While NBC’s prime-time television ratings are down, fans are streaming the Olympics on other devices.
The network said it had surpassed 2 billion minutes of live streamed action from the Rio de Janeiro Games.
Not only does that comfortably surpass the 818 million streamed minutes for the London Games, it beats by 500 million the number for all previous Olympics combined.
Within the first three days of the Olympics, 80 percent of people who watched the games said they used at least one other device to follow what was going on. That was up from 61 percent for the Sochi Winter Olympics two years ago, NBC said.
An estimated 24.3 million people watched Monday night’s prime-time telecast on NBC, the level rising by 5 percent to 25.5 million when streaming and cable coverage is added in. For the same Monday night in London four years ago, there were 26.6 million viewers.

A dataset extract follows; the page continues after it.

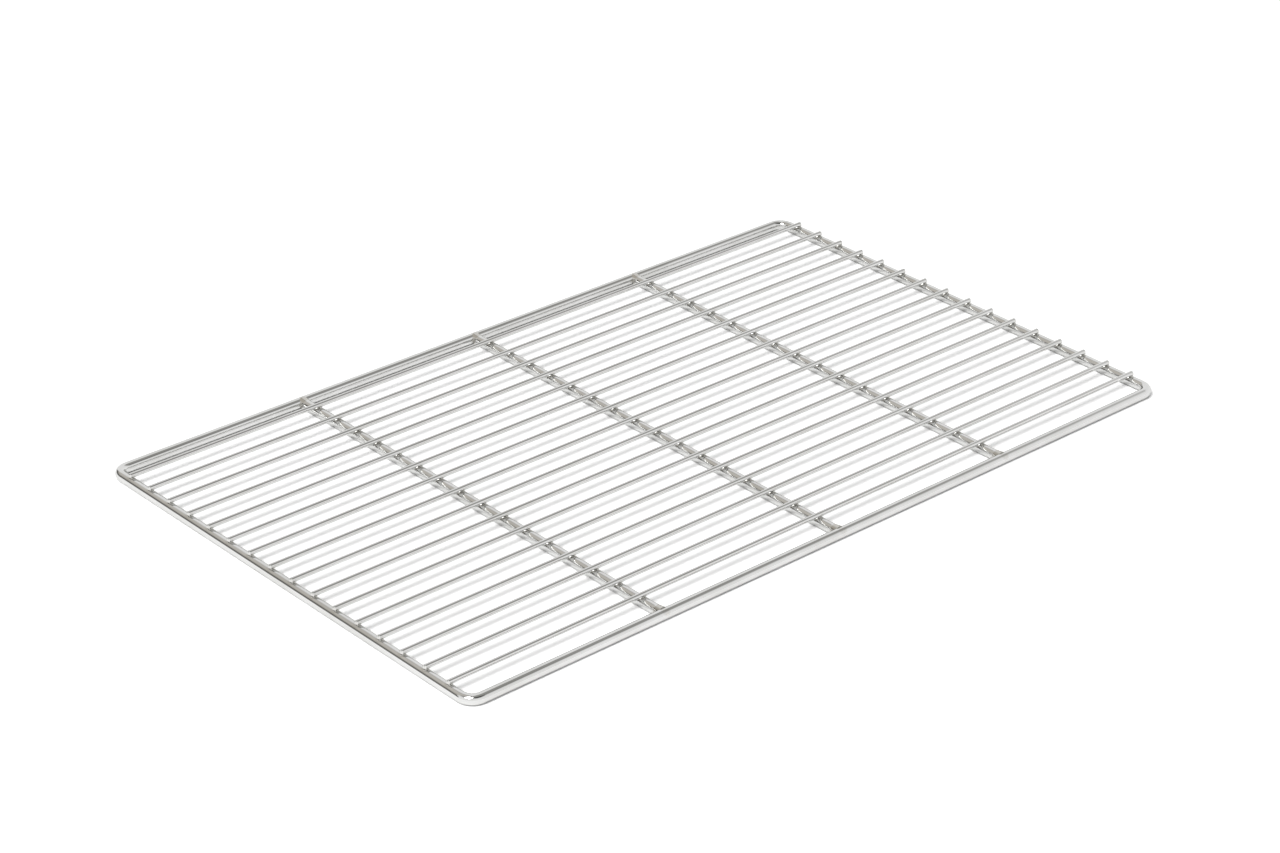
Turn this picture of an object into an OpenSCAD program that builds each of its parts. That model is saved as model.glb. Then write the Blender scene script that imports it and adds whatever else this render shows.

And the Olympics appear to be big in Utah this year. NBC said that for nine of the 11 prime-time nights of Olympics action, Salt Lake City was the market with the best ratings in the country.
NBC and Samsung have been touting their virtual-reality coverage, but the quality of the video has been such that Olympians look like video-game characters on Samsung’s Gear VR headset.
Meanwhile, 360-degree still images from Getty Images haven’t gotten as much attention, but have been stunning. NBC’s VR video relies on cameras at fixed locations off to the sides of the fields of play. With no camera operator, there’s no control over the shots. Getty gave a 360-degree camera to each of its photographers, and they’ve been able to capture the flexibility and strength of Simone Biles on the vault, and Argentina’s Juan Martin del Potro diving into the crowd after winning his tennis gold medal. The images are available for free on the 360 Photos app on the Gear VR and Oculus Rift headsets.